Le livre, tout comme la série prend ouvertement le parti des plus faibles et c’est à un combat à armes inégales auquel on assiste. Les Weedon sont davantage des victimes face aux Mollison qui représentent une force politique bien rodée. Une des meilleures scènes de la série est lorsque Samantha (Keeley Hawes), l’épouse de Miles organise un souper où tout ce beau monde est invité. Les arguments de part et d’autre fusent, tel un vrai débat politique. Et bien qu’il ne s’agisse que d’une fiction, elle a tôt fait de rejoindre la réalité puisque des députés conservateurs ont accusé la BBC de prendre le parti de la gauche, eux qui sont à l’origine de récentes coupes du gouvernement dans les programmes sociaux; tout cela à quelques semaines seulement du déclenchement des élections…

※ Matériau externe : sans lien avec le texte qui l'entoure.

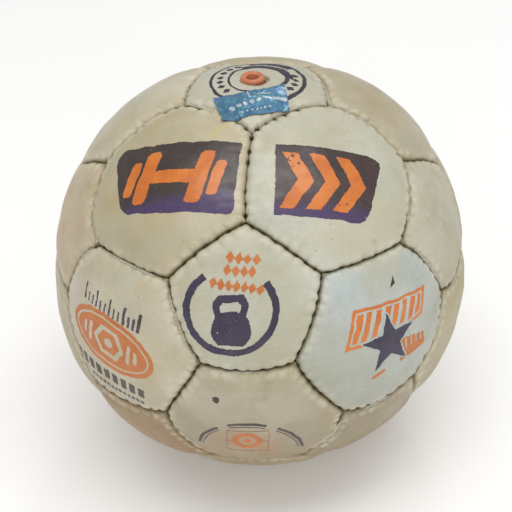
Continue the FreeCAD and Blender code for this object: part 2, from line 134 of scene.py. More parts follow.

Le premier épisode de The Casual Vacancy a attiré 8,26 millions de téléspectateurs, 5,95 pour le second et 4,96 pour le troisième. Cette diminution de presque la moitié est déplorable, d’autant plus que la finale est vraiment touchante, tout en étant empreinte d’ironie. Quant à ce mini scandale touchant la BBC, la chaîne publique nie tout désir de propagande politique, affirmant que ce qui l’avait séduit dans cette adaptation, c’était les valeurs universelles que véhiculait le livre, telles la famille et la responsabilité sociale. Chacun peut en tirer sa propre adaptation dépendamment de ses valeurs… à l’image même de la série.